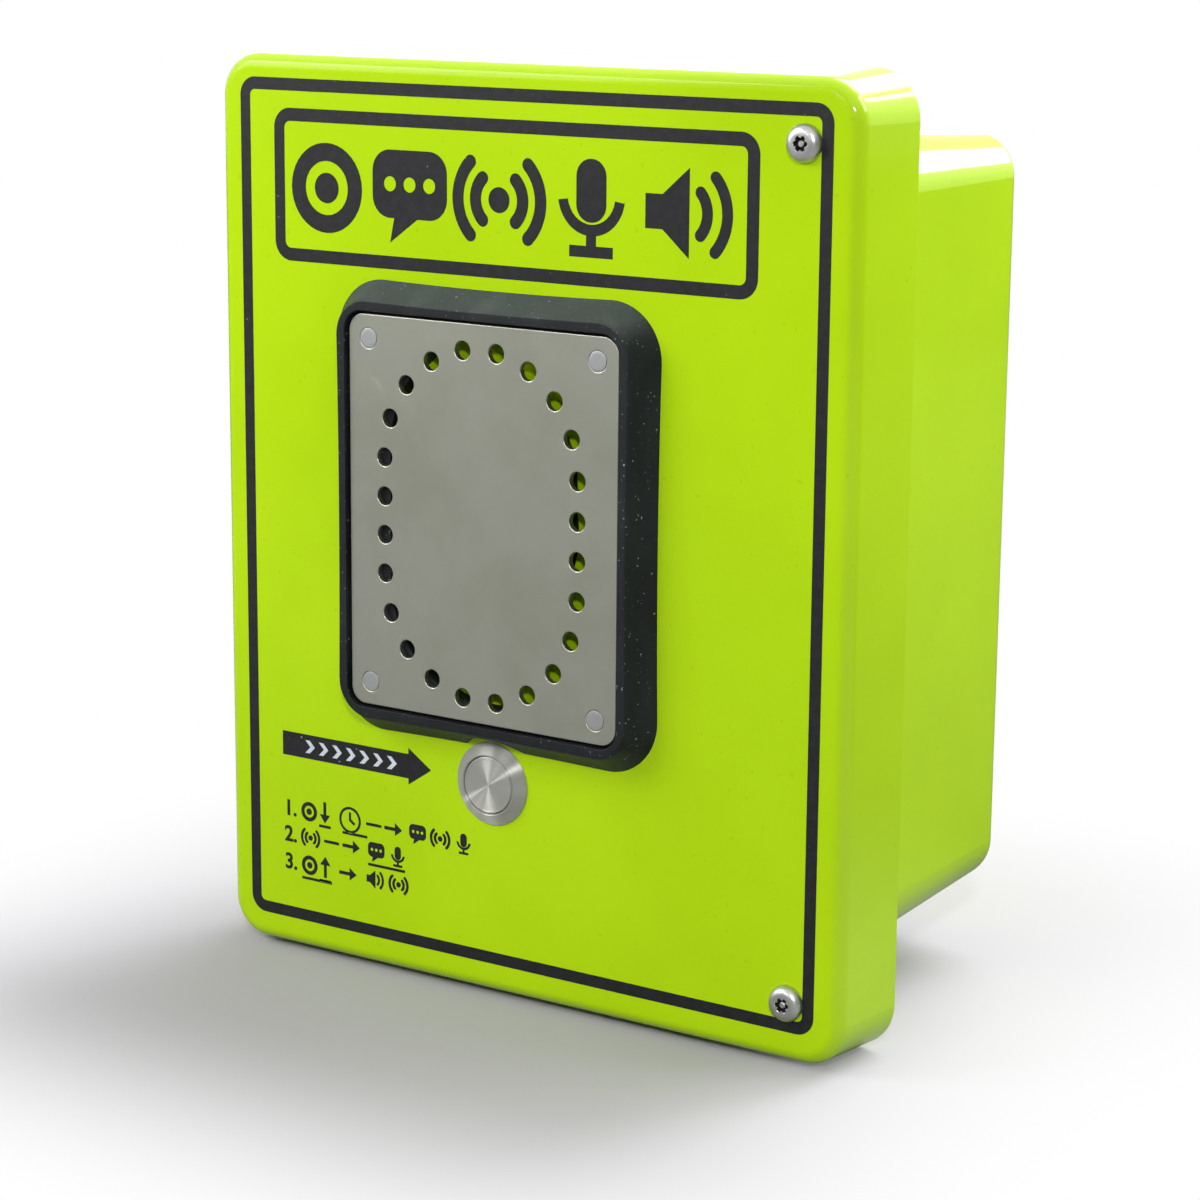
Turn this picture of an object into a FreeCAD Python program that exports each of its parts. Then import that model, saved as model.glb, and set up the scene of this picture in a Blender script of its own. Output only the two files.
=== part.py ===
import FreeCAD, Part
import math
import os

import Sketcher

# A wall-mounted call box: a moulded rear box, a deep hinged cover, and what both hold.
# X runs to the right, Z up, and the wall is the plane Y = 0. The object stands out towards -Y,
# so every "depth" below is a distance from the wall and lies at Y = -depth.

doc = FreeCAD.newDocument("call_box")
sheet = doc.addObject("Spreadsheet::Sheet", "Sizes")

sizes = {
    # overall form
    "total_depth": 114.0,
    "cover_width": 195.2,
    "cover_height": 242.0,
    "cover_depth": 25.0,
    "cover_wall": 3.5,
    "face_thickness": 4.0,
    "cover_corner": 12.3,
    "cover_edge": 3.8,
    "cover_draft": 3.5,
    "box_inset_across": 13.6,
    "box_inset_up": 15.5,
    "box_wall": 4.0,
    "box_floor": 4.0,
    "box_draft": 3.0,
    "box_corner": 16.0,
    "box_edge": 5.5,
    "flange_thickness": 4.0,
    "flange_clearance": 2.0,
    # seal between the box and its cover
    "seal_thickness": 4.0,
    "seal_width": 3.5,
    "seal_inset": 0.3,
    "rib_thickness": 2.5,
    # general clearances
    "fit": 0.05,
    "gap": 0.3,
    "running_fit": 0.05,
    # wall fixings
    "wall_hole": 3.4,
    "wall_hole_inset_across": 32.0,
    "wall_hole_inset_up": 19.5,
    "washer_radius": 8.0,
    "washer_thickness": 1.5,
    # hinge
    "hinge_inset": 22.0,
    "knuckle_radius": 2.4,
    "pin_radius": 1.2,
    "leaf_thickness": 1.5,
    "leaf_reach": 16.0,
    "knuckle_gap": 0.4,
    "knuckle_offset": 1.0,
    "leaf_gap": 0.6,
    "land_margin": 2.0,
    "land_corner": 0.7,
    "pin_head": 1.9,
    "pin_head_length": 1.2,
    "rivet_head": 3.0,
    "rivet_crown": 1.8,
    "rivet_tail": 2.4,
    "rivet_shank": 1.6,
    "rivet_height": 1.1,
    "rivet_inset": 12.0,
    "rivet_reach": 8.8,
    # cover screws
    "screw_inset_across": 16.3,
    "screw_inset_up": 16.7,
    "screw_head": 4.58,
    "screw_head_height": 2.6,
    "screw_head_top": 2.4,
    "screw_dome": 1.15,
    "recess_radius": 1.85,
    "recess_floor": 0.9,
    "recess_pin": 0.65,
    "recess_pin_top": 2.1,
    "screw_shank": 1.95,
    "screw_engaged": 6.3,
    "screw_travel": 7.406,
    "insert_radius": 3.6,
    "insert_bore": 2.42,
    "insert_length": 11.0,
    "boss_radius": 5.5,
    "boss_length": 9.0,
    "retainer_radius": 3.8,
    "retainer_thickness": 1.6,
    # speaker front
    "plate_width": 82.9,
    "plate_height": 102.0,
    "plate_corner": 4.5,
    "plate_thickness": 1.9,
    "plate_recess": 1.1,
    "plate_x": -7.2,
    "plate_z": 4.95,
    "bezel_height": 7.3,
    "bezel_band": 2.65,
    "bezel_corner": 10.0,
    "bezel_base_width": 99.5,
    "bezel_base_height": 118.3,
    "bezel_base_corner": 14.0,
    "bezel_edge": 0.6,
    "bezel_gap": 0.8,
    "bezel_opening_width": 73.0,
    "bezel_opening_height": 94.0,
    "bezel_opening_corner": 14.0,
    "sound_hole": 2.38,
    "sound_ring": 29.6,
    "sound_offset": 15.0,
    "sound_side": 5.0,
    "stud_across": 70.4,
    "stud_up": 89.7,
    "stud_head": 2.7,
    "stud_shank": 2.0,
    "stud_length": 15.7,
    "nut_radius": 4.0,
    "nut_height": 3.2,
    "nut_flange": 4.8,
    "nut_flange_thickness": 0.9,
    # speaker
    "speaker_opening": 25.0,
    "speaker_size": 64.0,
    "speaker_hole_spacing": 53.0,
    "speaker_gasket_outer": 31.0,
    "speaker_gasket_inner": 26.5,
    "speaker_gasket_thickness": 1.5,
    "basket_sheet": 1.4,
    "basket_rim": 28.5,
    "basket_floor": 17.5,
    "basket_depth": 15.0,
    "basket_bore": 11.3,
    "window_width": 14.0,
    "window_margin": 2.8,
    "steel_radius": 16.0,
    "magnet_radius": 16.5,
    "magnet_height": 9.0,
    "magnet_bore": 10.0,
    "pole_radius": 7.0,
    "steel_thickness": 2.5,
    "coil_inner": 7.4,
    "coil_outer": 7.9,
    "coil_height": 10.5,
    "gap_radius": 8.3,
    "cone_radius": 23.0,
    "cone_depth": 8.25,
    "cone_sheet": 0.6,
    "cap_radius": 8.3,
    "cap_top": 3.7,
    "cap_height": 2.6,
    "cap_lift": 1.3,
    "surround_radius": 26.2,
    "surround_thickness": 1.2,
    "surround_back": 0.8,
    "spider_radius": 16.2,
    "spider_thickness": 0.8,
    "cone_travel": 0.5,
    # microphone
    "microphone_drop": 40.0,
    "microphone_radius": 3.0,
    "microphone_length": 3.2,
    "boot_radius": 5.6,
    "boot_length": 7.5,
    "microphone_port": 1.2,
    "port_length": 1.5,
    # push button
    "button_x": -7.7,
    "button_z": -63.2,
    "button_head": 11.0,
    "button_head_height": 2.2,
    "button_edge": 1.1,
    "barrel_radius": 9.5,
    "barrel_length": 19.0,
    "plunger_radius": 7.1,
    "plunger_length": 9.0,
    "plunger_gap": 0.15,
    "plunger_edge": 0.4,
    "button_travel": 2.0,
    "button_nut": 12.7,
    "button_nut_height": 3.5,
    "button_base_radius": 8.8,
    "button_base_length": 10.0,
    "button_lip": 0.6,
    "button_seal_thickness": 0.8,
    "button_spring_inner": 3.5,
    "button_spring_outer": 4.8,
    "button_spring_pressed": 2.5,
    "terminal_spacing": 7.0,
    "terminal_width": 2.8,
    "terminal_thickness": 0.8,
    "terminal_length": 6.0,
    "notch_radius": 13.5,
    # radio board
    "board_width": 140.0,
    "board_height": 50.0,
    "board_thickness": 1.6,
    "board_drop": 52.0,
    "standoff": 8.0,
    "standoff_radius": 3.2,
    "board_corner": 2.0,
    "shield_edge": 1.2,
    "capacitor_radius": 3.0,
    "capacitor_height": 9.0,
    "board_hole_inset": 6.0,
    "small_screw": 1.25,
    "small_head": 2.6,
    "small_head_height": 1.8,
    "slot_width": 0.7,
    "slot_depth": 0.9,
    "board_bite": 6.0,
    "speaker_bite": 2.0,
    "thread_depth": 2.8,
    # aerial
    "aerial_x": 54.0,
    "aerial_radius": 4.6,
    "aerial_length": 96.0,
    "aerial_edge": 2.8,
    "aerial_stand": 4.0,
    "aerial_plug": 3.2,
    "aerial_plug_out": 10.0,
    "aerial_plug_in": 4.0,
    "aerial_foot": 7.2,
    "aerial_foot_length": 6.6,
    # battery pack
    "panel_width": 131.0,
    "panel_height": 150.0,
    "panel_thickness": 2.0,
    "panel_corner": 4.0,
    "panel_boss": 6.0,
    "panel_boss_radius": 5.0,
    "panel_hole_inset": 5.0,
    "cell_radius": 17.1,
    "cell_length": 59.5,
    "cell_nub": 1.8,
    "cell_nub_radius": 4.75,
    "cell_pitch": 36.0,
    "cell_count": 3,
    "spring_length": 5.5,
    "contact_thickness": 0.6,
    "contact_width": 16.0,
    "contact_drop": 1.0,
    "holder_base": 3.0,
    "holder_wall": 2.0,
    "holder_depth": 29.0,
    "strap_width": 14.0,
    "strap_thickness": 1.2,
    "strap_foot": 7.0,
    # wires
    "harness_radius": 2.0,
    "lead_radius": 1.1,
}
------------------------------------
DIRECTIVE :: From the top of the listing above, restate each line word for word up to and including the line with "import Sketcher"; add nothing else.

WRITTEN REPLY ::
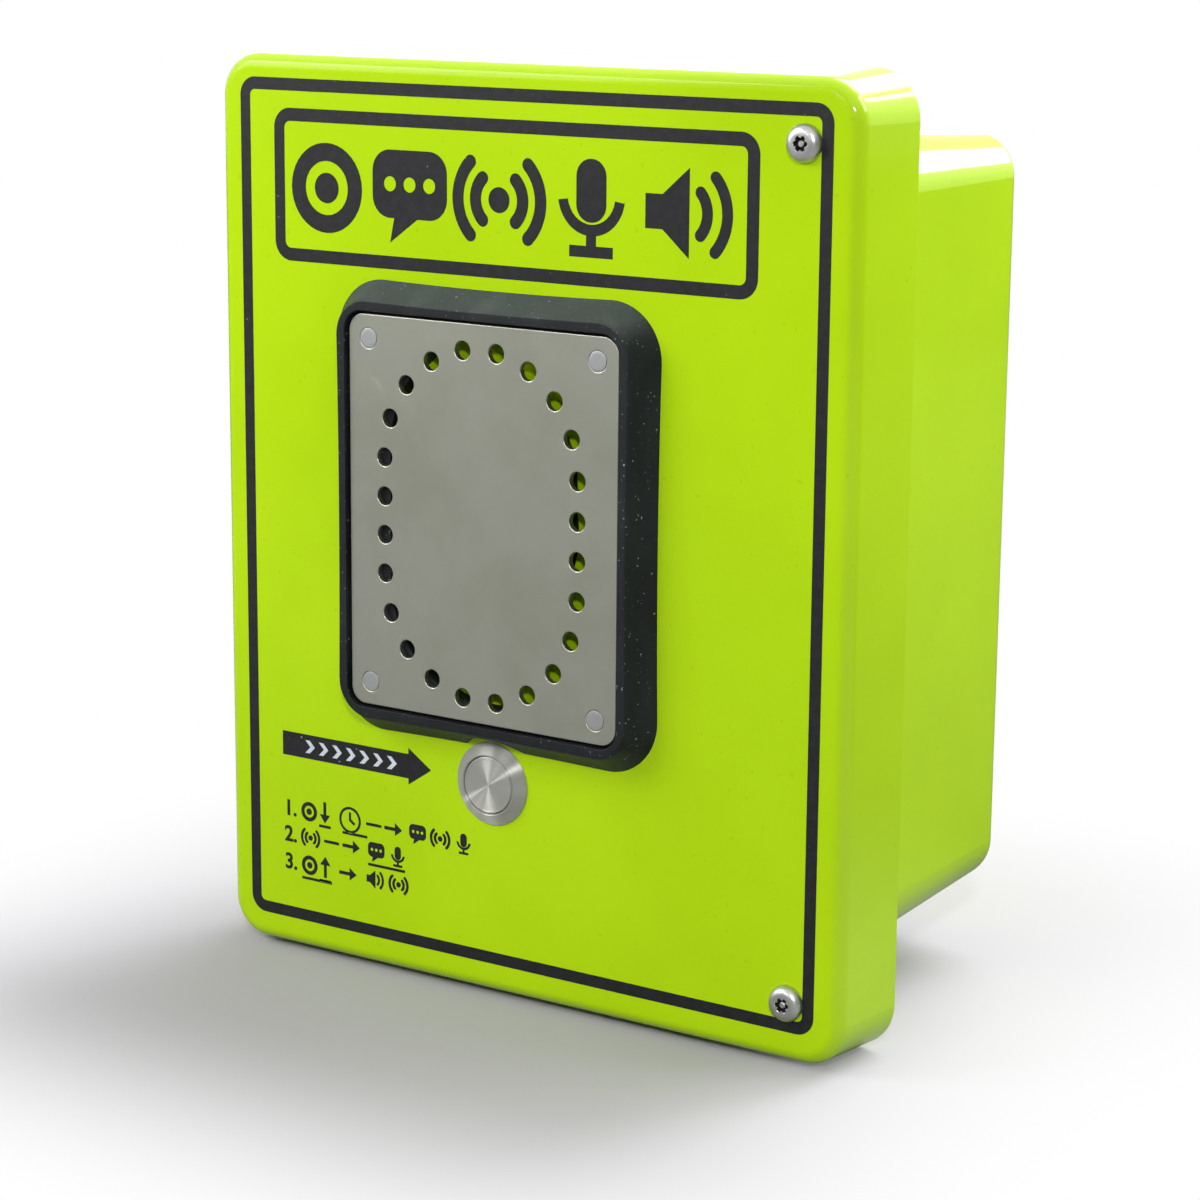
Turn this picture of an object into a FreeCAD Python program that exports each of its parts. Then import that model, saved as model.glb, and set up the scene of this picture in a Blender script of its own. Output only the two files.
=== part.py ===
import FreeCAD, Part
import math
import os

import Sketcher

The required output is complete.